**Exercise goal**
Write out the material below again, unchanged.

**Dataset section**
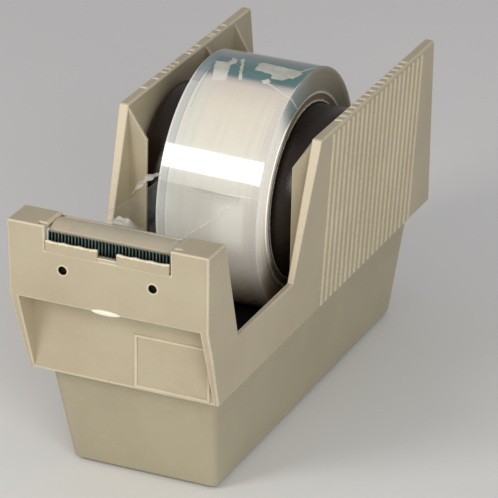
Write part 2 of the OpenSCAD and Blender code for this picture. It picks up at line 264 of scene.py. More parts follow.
# ------------------------------------------------------------------ material helpers
class Nodes:
    def __init__(self, name):
        self.m = bpy.data.materials.new(name)
        self.m.use_nodes = True
        self.t = self.m.node_tree
        self.bsdf = self.t.nodes["Principled BSDF"]
        self.out = self.t.nodes["Material Output"]
        self.co = self.t.nodes.new("ShaderNodeTexCoord").outputs["Object"]

    def link(self, a, b):
        self.t.links.new(a, b)

    def node(self, kind, **props):
        n = self.t.nodes.new(kind)
        for k, v in props.items():
            setattr(n, k, v)
        return n

    def noise(self, scale, detail=3.0, rough=0.55, co=None, lac=2.0, dist=0.0):
        n = self.node("ShaderNodeTexNoise")
        n.inputs["Scale"].default_value = scale
        n.inputs["Detail"].default_value = detail
        n.inputs["Roughness"].default_value = rough
        n.inputs["Lacunarity"].default_value = lac
        n.inputs["Distortion"].default_value = dist
        self.link(co or self.co, n.inputs["Vector"])
        return n.outputs["Fac"]

    def stretch(self, s, co=None):
        n = self.node("ShaderNodeVectorMath", operation="MULTIPLY")
        self.link(co or self.co, n.inputs[0])
        n.inputs[1].default_value = s
        return n.outputs[0]

    def math(self, op, a, b=None, c=None, clamp=False):
        n = self.node("ShaderNodeMath", operation=op, use_clamp=clamp)
        for i, v in enumerate((a, b, c)):
            if v is None:
                continue
            if isinstance(v, (int, float)):
                n.inputs[i].default_value = v
            else:
                self.link(v, n.inputs[i])
        return n.outputs[0]

    def ramp(self, v, a, b, lo=0.0, hi=1.0, kind="SMOOTHSTEP"):
        n = self.node("ShaderNodeMapRange", interpolation_type=kind)
        self.link(v, n.inputs["Value"])
        n.inputs["From Min"].default_value, n.inputs["From Max"].default_value = a, b
        n.inputs["To Min"].default_value, n.inputs["To Max"].default_value = lo, hi
        return n.outputs["Result"]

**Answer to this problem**
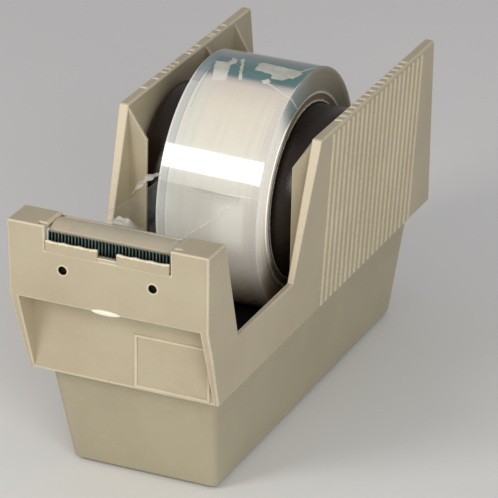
Write part 2 of the OpenSCAD and Blender code for this picture. It picks up at line 264 of scene.py. More parts follow.
# ------------------------------------------------------------------ material helpers
class Nodes:
    def __init__(self, name):
        self.m = bpy.data.materials.new(name)
        self.m.use_nodes = True
        self.t = self.m.node_tree
        self.bsdf = self.t.nodes["Principled BSDF"]
        self.out = self.t.nodes["Material Output"]
        self.co = self.t.nodes.new("ShaderNodeTexCoord").outputs["Object"]

    def link(self, a, b):
        self.t.links.new(a, b)

    def node(self, kind, **props):
        n = self.t.nodes.new(kind)
        for k, v in props.items():
            setattr(n, k, v)
        return n

    def noise(self, scale, detail=3.0, rough=0.55, co=None, lac=2.0, dist=0.0):
        n = self.node("ShaderNodeTexNoise")
        n.inputs["Scale"].default_value = scale
        n.inputs["Detail"].default_value = detail
        n.inputs["Roughness"].default_value = rough
        n.inputs["Lacunarity"].default_value = lac
        n.inputs["Distortion"].default_value = dist
        self.link(co or self.co, n.inputs["Vector"])
        return n.outputs["Fac"]

    def stretch(self, s, co=None):
        n = self.node("ShaderNodeVectorMath", operation="MULTIPLY")
        self.link(co or self.co, n.inputs[0])
        n.inputs[1].default_value = s
        return n.outputs[0]

    def math(self, op, a, b=None, c=None, clamp=False):
        n = self.node("ShaderNodeMath", operation=op, use_clamp=clamp)
        for i, v in enumerate((a, b, c)):
            if v is None:
                continue
            if isinstance(v, (int, float)):
                n.inputs[i].default_value = v
            else:
                self.link(v, n.inputs[i])
        return n.outputs[0]

    def ramp(self, v, a, b, lo=0.0, hi=1.0, kind="SMOOTHSTEP"):
        n = self.node("ShaderNodeMapRange", interpolation_type=kind)
        self.link(v, n.inputs["Value"])
        n.inputs["From Min"].default_value, n.inputs["From Max"].default_value = a, b
        n.inputs["To Min"].default_value, n.inputs["To Max"].default_value = lo, hi
        return n.outputs["Result"]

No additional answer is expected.